## start DATA SUPPLIED
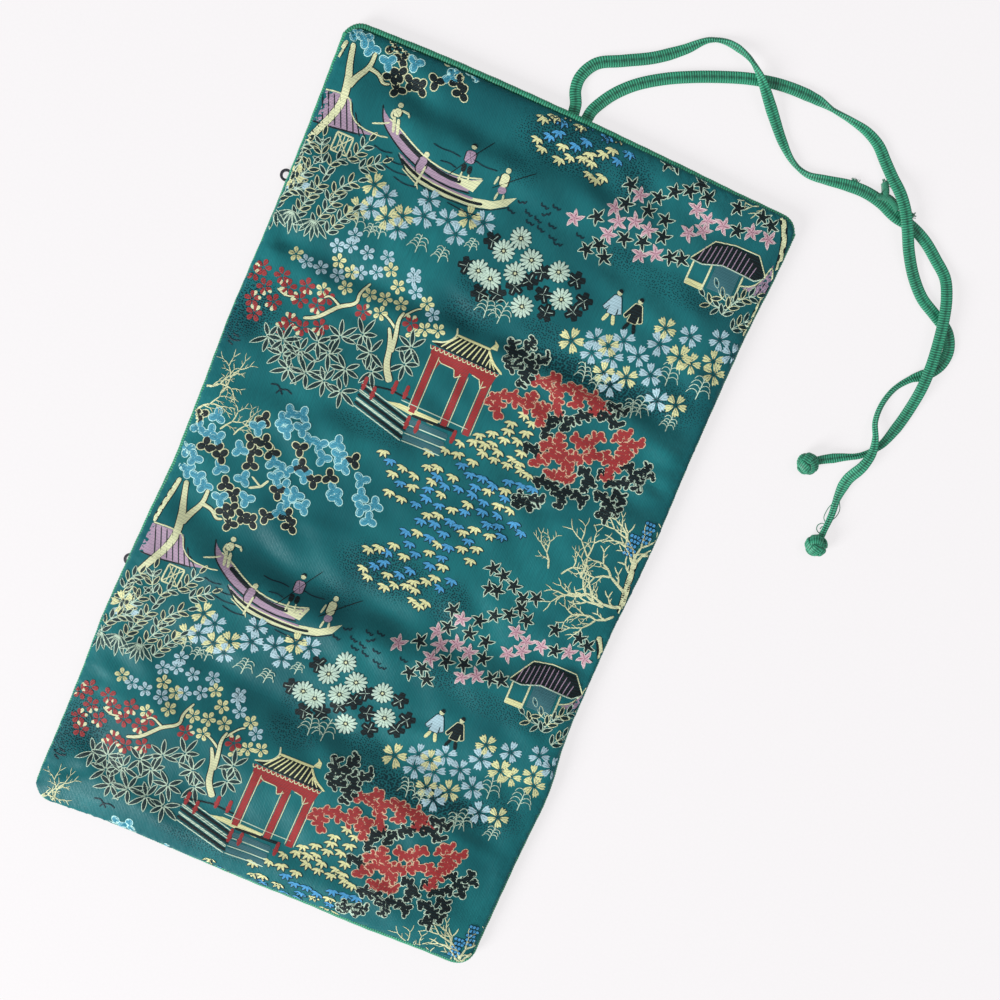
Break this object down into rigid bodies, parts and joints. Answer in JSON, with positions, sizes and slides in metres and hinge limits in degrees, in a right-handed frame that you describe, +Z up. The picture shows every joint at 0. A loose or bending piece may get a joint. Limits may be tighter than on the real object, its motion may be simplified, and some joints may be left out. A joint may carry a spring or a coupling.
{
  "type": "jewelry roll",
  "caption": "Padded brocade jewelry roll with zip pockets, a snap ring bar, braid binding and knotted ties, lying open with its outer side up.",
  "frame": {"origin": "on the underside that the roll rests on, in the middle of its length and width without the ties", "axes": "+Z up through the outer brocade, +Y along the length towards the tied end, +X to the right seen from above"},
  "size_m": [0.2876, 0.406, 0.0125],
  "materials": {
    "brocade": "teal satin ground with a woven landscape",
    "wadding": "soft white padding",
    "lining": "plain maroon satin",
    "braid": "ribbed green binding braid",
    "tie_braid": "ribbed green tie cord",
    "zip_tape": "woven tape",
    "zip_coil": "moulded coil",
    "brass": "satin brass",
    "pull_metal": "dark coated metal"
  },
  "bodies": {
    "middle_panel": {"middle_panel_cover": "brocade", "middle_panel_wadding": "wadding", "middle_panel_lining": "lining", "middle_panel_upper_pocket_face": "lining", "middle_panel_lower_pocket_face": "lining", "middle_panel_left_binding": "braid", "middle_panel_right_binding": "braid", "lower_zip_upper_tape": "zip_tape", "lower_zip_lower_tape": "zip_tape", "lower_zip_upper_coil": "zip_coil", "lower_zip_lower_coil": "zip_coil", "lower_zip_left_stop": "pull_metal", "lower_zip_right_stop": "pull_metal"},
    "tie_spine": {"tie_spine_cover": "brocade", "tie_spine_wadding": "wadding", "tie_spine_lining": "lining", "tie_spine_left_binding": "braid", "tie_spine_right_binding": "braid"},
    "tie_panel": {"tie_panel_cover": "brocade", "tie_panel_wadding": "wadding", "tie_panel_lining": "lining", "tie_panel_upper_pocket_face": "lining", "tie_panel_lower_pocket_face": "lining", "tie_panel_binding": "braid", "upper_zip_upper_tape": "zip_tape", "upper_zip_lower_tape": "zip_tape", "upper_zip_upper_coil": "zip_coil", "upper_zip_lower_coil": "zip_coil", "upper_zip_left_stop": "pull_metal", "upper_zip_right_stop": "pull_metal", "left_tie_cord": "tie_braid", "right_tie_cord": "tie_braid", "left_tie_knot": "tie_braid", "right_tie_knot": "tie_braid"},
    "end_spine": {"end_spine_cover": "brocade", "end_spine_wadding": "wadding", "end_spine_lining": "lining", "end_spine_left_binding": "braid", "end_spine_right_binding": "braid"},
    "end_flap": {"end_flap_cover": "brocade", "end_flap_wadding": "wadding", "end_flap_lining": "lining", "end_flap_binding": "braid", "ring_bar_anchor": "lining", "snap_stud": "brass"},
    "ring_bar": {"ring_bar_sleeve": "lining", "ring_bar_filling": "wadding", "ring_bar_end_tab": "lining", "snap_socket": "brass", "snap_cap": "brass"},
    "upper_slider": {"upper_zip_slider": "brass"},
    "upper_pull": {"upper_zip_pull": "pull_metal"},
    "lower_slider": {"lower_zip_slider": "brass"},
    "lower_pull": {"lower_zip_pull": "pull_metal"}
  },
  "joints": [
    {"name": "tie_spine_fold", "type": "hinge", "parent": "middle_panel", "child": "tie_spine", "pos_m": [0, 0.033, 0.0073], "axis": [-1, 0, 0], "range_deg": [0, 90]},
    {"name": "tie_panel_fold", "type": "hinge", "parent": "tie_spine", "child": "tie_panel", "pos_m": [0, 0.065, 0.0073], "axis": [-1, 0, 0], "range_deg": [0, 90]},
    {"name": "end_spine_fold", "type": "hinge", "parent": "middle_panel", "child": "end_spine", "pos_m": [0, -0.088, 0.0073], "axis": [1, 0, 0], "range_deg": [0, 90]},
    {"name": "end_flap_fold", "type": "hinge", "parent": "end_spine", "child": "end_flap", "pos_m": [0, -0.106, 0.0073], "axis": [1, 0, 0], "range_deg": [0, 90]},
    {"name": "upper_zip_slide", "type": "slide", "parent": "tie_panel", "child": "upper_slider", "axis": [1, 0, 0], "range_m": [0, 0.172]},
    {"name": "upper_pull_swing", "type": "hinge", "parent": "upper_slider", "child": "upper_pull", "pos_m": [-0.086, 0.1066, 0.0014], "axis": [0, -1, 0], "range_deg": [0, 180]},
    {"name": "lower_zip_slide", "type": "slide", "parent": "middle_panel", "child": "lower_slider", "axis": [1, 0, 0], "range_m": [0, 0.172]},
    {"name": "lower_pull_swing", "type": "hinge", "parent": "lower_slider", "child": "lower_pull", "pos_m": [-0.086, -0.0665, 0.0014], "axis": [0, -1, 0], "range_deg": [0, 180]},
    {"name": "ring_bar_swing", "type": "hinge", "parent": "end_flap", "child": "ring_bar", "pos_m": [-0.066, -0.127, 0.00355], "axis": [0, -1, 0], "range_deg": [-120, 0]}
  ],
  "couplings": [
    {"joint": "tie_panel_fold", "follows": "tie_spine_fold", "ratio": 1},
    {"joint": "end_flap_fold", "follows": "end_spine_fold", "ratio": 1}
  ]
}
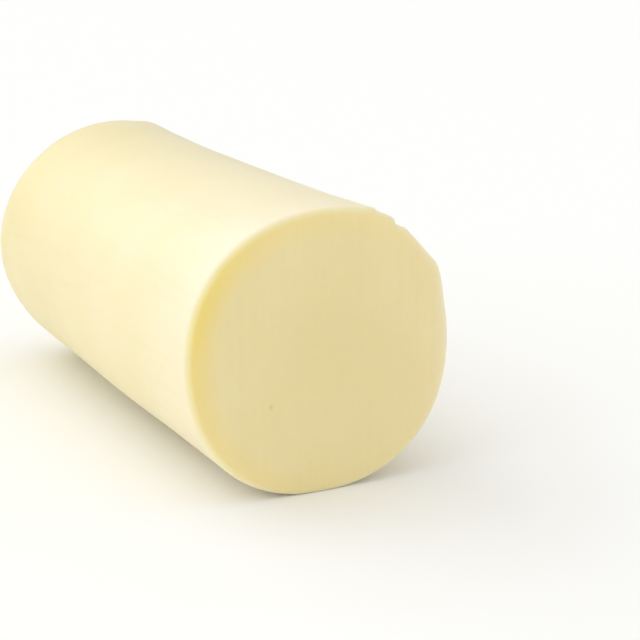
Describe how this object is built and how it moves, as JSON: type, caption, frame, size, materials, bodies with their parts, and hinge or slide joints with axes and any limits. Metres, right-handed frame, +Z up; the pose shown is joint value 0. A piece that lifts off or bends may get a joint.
## end DATA SUPPLIED
▶ **EXERCISE AIM**: Reproduce the listing shown above in its entirety, exactly.

▶ **TASK RESULT**:
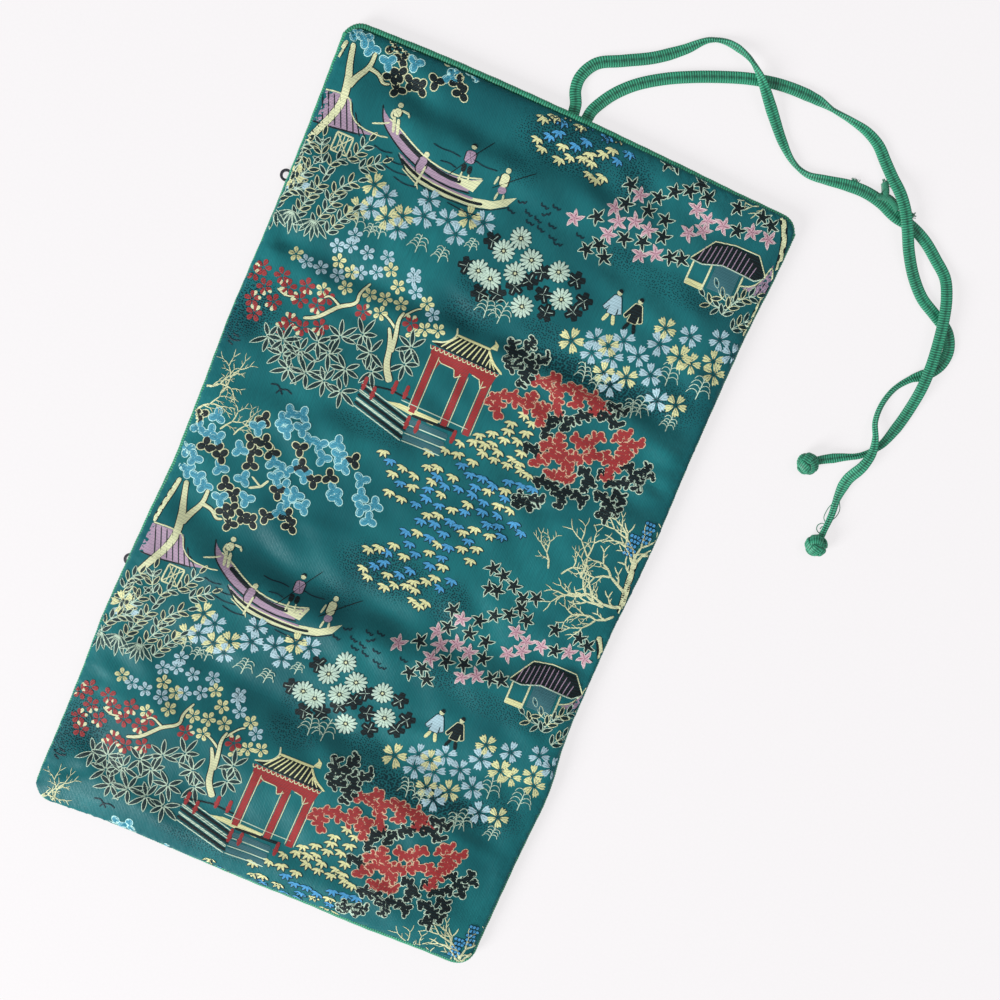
Break this object down into rigid bodies, parts and joints. Answer in JSON, with positions, sizes and slides in metres and hinge limits in degrees, in a right-handed frame that you describe, +Z up. The picture shows every joint at 0. A loose or bending piece may get a joint. Limits may be tighter than on the real object, its motion may be simplified, and some joints may be left out. A joint may carry a spring or a coupling.
{
  "type": "jewelry roll",
  "caption": "Padded brocade jewelry roll with zip pockets, a snap ring bar, braid binding and knotted ties, lying open with its outer side up.",
  "frame": {"origin": "on the underside that the roll rests on, in the middle of its length and width without the ties", "axes": "+Z up through the outer brocade, +Y along the length towards the tied end, +X to the right seen from above"},
  "size_m": [0.2876, 0.406, 0.0125],
  "materials": {
    "brocade": "teal satin ground with a woven landscape",
    "wadding": "soft white padding",
    "lining": "plain maroon satin",
    "braid": "ribbed green binding braid",
    "tie_braid": "ribbed green tie cord",
    "zip_tape": "woven tape",
    "zip_coil": "moulded coil",
    "brass": "satin brass",
    "pull_metal": "dark coated metal"
  },
  "bodies": {
    "middle_panel": {"middle_panel_cover": "brocade", "middle_panel_wadding": "wadding", "middle_panel_lining": "lining", "middle_panel_upper_pocket_face": "lining", "middle_panel_lower_pocket_face": "lining", "middle_panel_left_binding": "braid", "middle_panel_right_binding": "braid", "lower_zip_upper_tape": "zip_tape", "lower_zip_lower_tape": "zip_tape", "lower_zip_upper_coil": "zip_coil", "lower_zip_lower_coil": "zip_coil", "lower_zip_left_stop": "pull_metal", "lower_zip_right_stop": "pull_metal"},
    "tie_spine": {"tie_spine_cover": "brocade", "tie_spine_wadding": "wadding", "tie_spine_lining": "lining", "tie_spine_left_binding": "braid", "tie_spine_right_binding": "braid"},
    "tie_panel": {"tie_panel_cover": "brocade", "tie_panel_wadding": "wadding", "tie_panel_lining": "lining", "tie_panel_upper_pocket_face": "lining", "tie_panel_lower_pocket_face": "lining", "tie_panel_binding": "braid", "upper_zip_upper_tape": "zip_tape", "upper_zip_lower_tape": "zip_tape", "upper_zip_upper_coil": "zip_coil", "upper_zip_lower_coil": "zip_coil", "upper_zip_left_stop": "pull_metal", "upper_zip_right_stop": "pull_metal", "left_tie_cord": "tie_braid", "right_tie_cord": "tie_braid", "left_tie_knot": "tie_braid", "right_tie_knot": "tie_braid"},
    "end_spine": {"end_spine_cover": "brocade", "end_spine_wadding": "wadding", "end_spine_lining": "lining", "end_spine_left_binding": "braid", "end_spine_right_binding": "braid"},
    "end_flap": {"end_flap_cover": "brocade", "end_flap_wadding": "wadding", "end_flap_lining": "lining", "end_flap_binding": "braid", "ring_bar_anchor": "lining", "snap_stud": "brass"},
    "ring_bar": {"ring_bar_sleeve": "lining", "ring_bar_filling": "wadding", "ring_bar_end_tab": "lining", "snap_socket": "brass", "snap_cap": "brass"},
    "upper_slider": {"upper_zip_slider": "brass"},
    "upper_pull": {"upper_zip_pull": "pull_metal"},
    "lower_slider": {"lower_zip_slider": "brass"},
    "lower_pull": {"lower_zip_pull": "pull_metal"}
  },
  "joints": [
    {"name": "tie_spine_fold", "type": "hinge", "parent": "middle_panel", "child": "tie_spine", "pos_m": [0, 0.033, 0.0073], "axis": [-1, 0, 0], "range_deg": [0, 90]},
    {"name": "tie_panel_fold", "type": "hinge", "parent": "tie_spine", "child": "tie_panel", "pos_m": [0, 0.065, 0.0073], "axis": [-1, 0, 0], "range_deg": [0, 90]},
    {"name": "end_spine_fold", "type": "hinge", "parent": "middle_panel", "child": "end_spine", "pos_m": [0, -0.088, 0.0073], "axis": [1, 0, 0], "range_deg": [0, 90]},
    {"name": "end_flap_fold", "type": "hinge", "parent": "end_spine", "child": "end_flap", "pos_m": [0, -0.106, 0.0073], "axis": [1, 0, 0], "range_deg": [0, 90]},
    {"name": "upper_zip_slide", "type": "slide", "parent": "tie_panel", "child": "upper_slider", "axis": [1, 0, 0], "range_m": [0, 0.172]},
    {"name": "upper_pull_swing", "type": "hinge", "parent": "upper_slider", "child": "upper_pull", "pos_m": [-0.086, 0.1066, 0.0014], "axis": [0, -1, 0], "range_deg": [0, 180]},
    {"name": "lower_zip_slide", "type": "slide", "parent": "middle_panel", "child": "lower_slider", "axis": [1, 0, 0], "range_m": [0, 0.172]},
    {"name": "lower_pull_swing", "type": "hinge", "parent": "lower_slider", "child": "lower_pull", "pos_m": [-0.086, -0.0665, 0.0014], "axis": [0, -1, 0], "range_deg": [0, 180]},
    {"name": "ring_bar_swing", "type": "hinge", "parent": "end_flap", "child": "ring_bar", "pos_m": [-0.066, -0.127, 0.00355], "axis": [0, -1, 0], "range_deg": [-120, 0]}
  ],
  "couplings": [
    {"joint": "tie_panel_fold", "follows": "tie_spine_fold", "ratio": 1},
    {"joint": "end_flap_fold", "follows": "end_spine_fold", "ratio": 1}
  ]
}
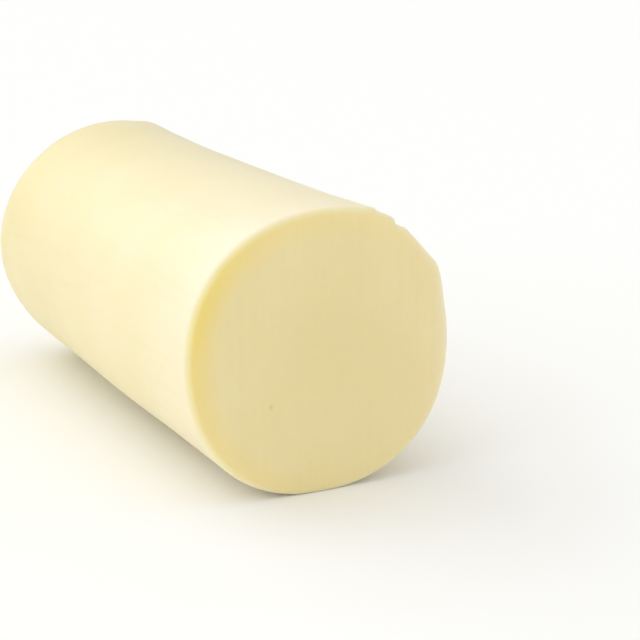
Describe how this object is built and how it moves, as JSON: type, caption, frame, size, materials, bodies with their parts, and hinge or slide joints with axes and any limits. Metres, right-handed frame, +Z up; the pose shown is joint value 0. A piece that lifts off or bends may get a joint.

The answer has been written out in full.